Why you won't go to hell for putting two spaces after a sentence

Back in January, Slate's Farhad Manjoo set the blogosphere a-boil with a vitriolic philippic against the evils of ever placing two spaces at the end of a sentence. A veritable Greek chorus rushed to add its voices to his, including no less a figure than John Scalzi. On the flip side, Megan McArdle of The Atlantic spearheaded the opposition, and a flurry of spirited defenses of the two-space tradition set out to demolish the arguments at the center of Manjoo's emotional diatribe.

I stayed out of the fray at the time. I've already had what I hoped would be my definitive say about sentence spacing, and in fact I spent a lot of time last year thinking through some significant ameliorations of my former strict insistence on two spaces. It was never my intention, back in 1995 when I first posted "Proper Manuscript Format" on the web, to become a de facto formatting guru, but it happened anyway. This means I still get frequent emails from aspiring writers who want to know why this authority or that is telling them they should never ever, on pain of banishment to editorial hell, put two spaces after a sentence.

It's probably past time for me to expand further on my position that, while one space is fast becoming the reigning standard, it's still perfectly fine to use two if that's what you prefer.

We are all by now familiar with the argument that the two-space rule is a relic of the typewriter era, outmoded in these days of computer typography and proportional fonts. justifyingtypewriter.jpg I am willing to admit this, to a point (even as I am unwilling to unlearn a practice that, through more than three decades of dedicated typing, has become as much a part of me as my two thumbs). But where this argument falls short is in its failure to recognize that the commercial publishing industry, at least in the U.S., had already begun phasing out the two-space rule sixty years ago—at the very height of the typewriter era. It wasn't the advent of the personal computer that made the practice begin to change. It was much earlier advancements in high-volume mechanical typesetting.

Before the 1950s, it's likely your reading material would have contained more space between sentences than we're used to seeing now. But these days single-spacing is what we've come to expect. It's what most of us have grown up with. It's the only standard we've ever known for finished copy.

But there's the rub. Finished copy. The stuff you'd see in a book, in a magazine, in a newspaper, or even on a website like this one. Material that's been through some kind of editing and production process, and has been rendered in a way suitable for presentation to the general reader.

What people who speak in loud voices about sentence spacing are usually referring to, though, are submission manuscripts, and a submission manuscript is not finished copy. Even as the two-space rule was vanishing in print, it hung around in the world of the typewritten manuscript for a very practical reason. It makes the writer's intention about where each sentence ends perfectly clear.

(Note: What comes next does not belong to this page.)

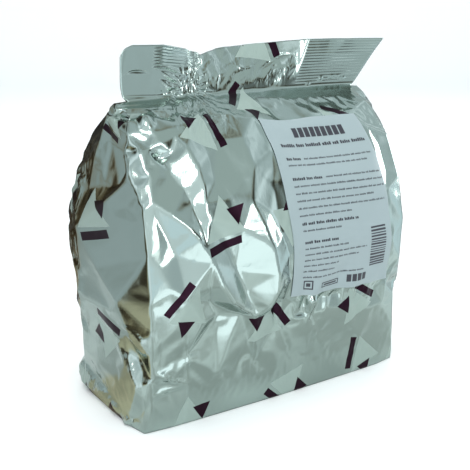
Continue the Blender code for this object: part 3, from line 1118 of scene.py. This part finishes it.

To borrow a metaphor from the online world, a novel manuscript is more like the source code for a book than it is like an actual book. It is a product intended for a very specialized audience—book editors, most of whom are accustomed to its particular quirks. In fact, editors rely on those quirks to help them get their jobs done. A manuscript is not a product intended for a general reader. It is not required to conform to the needs or expectations of a general reader.

Now, as I've conceded many times in these posts, things are changing. The old standards and practices are giving way to newer ones. In many important ways, the gap between the creation of a piece of writing and its presentation to the reader is narrowing. But it's absurd to insist that two spaces is always wrong in a manuscript most readers are never going to see. It becomes even more absurd when you consider the utter lack of an outcry in favor of single line-spacing in manuscripts (a change that would far more obviously bring that format in line with standards for printed material). A manuscript is not finished copy and does not need to look like it.

To use another metaphor from the web world, I think most of the furor over sentence spacing stems from confusing our data layer with our presentation layer. As I'm composing this post right now, I'm putting two spaces between sentences. But as you read it, you're almost certainly seeing only one space. That's because your web browser does the production work of styling the text to conform with generally accepted standards for finished copy. If you're using a browser that allows you to look at a site's source HTML, you can right-click on this page and bring up what is essentially the manuscript version of this post. When you do, you'll see two spaces between sentences. But the fact that I typed those extra spaces in no way interferes with your ability to view the finished copy the "right" way.

I'm not saying you can't use one space in your manuscripts if you want. I'm only saying the writers who want to use two spaces are not wrong. It's a non-issue, and the fact that no professional editor or agent has ever gotten on my case about it only strengthens my point.

I would go further, though, and suggest that when someone tells you how using two spaces between sentences makes you a bad and stupid person, that someone is just an ass.  

4 Comments

Quick question - as a new/aspiring writer, starting a manuscript, I'm curious to know if *you know* of a way to make it double spaced after each sentence. I'm used to writing documents that have only one space between sentences, but I perfectly understand the need for two for a submission manuscript.

Any tricks you've found with Office Word that make it automatically two spaces for a single hit of the space bar?

Thanks!
Reuben

Interesting post. It had me wondering why editors don't insist on two spaces when they take a manuscript if two spaces truly helps them do their job.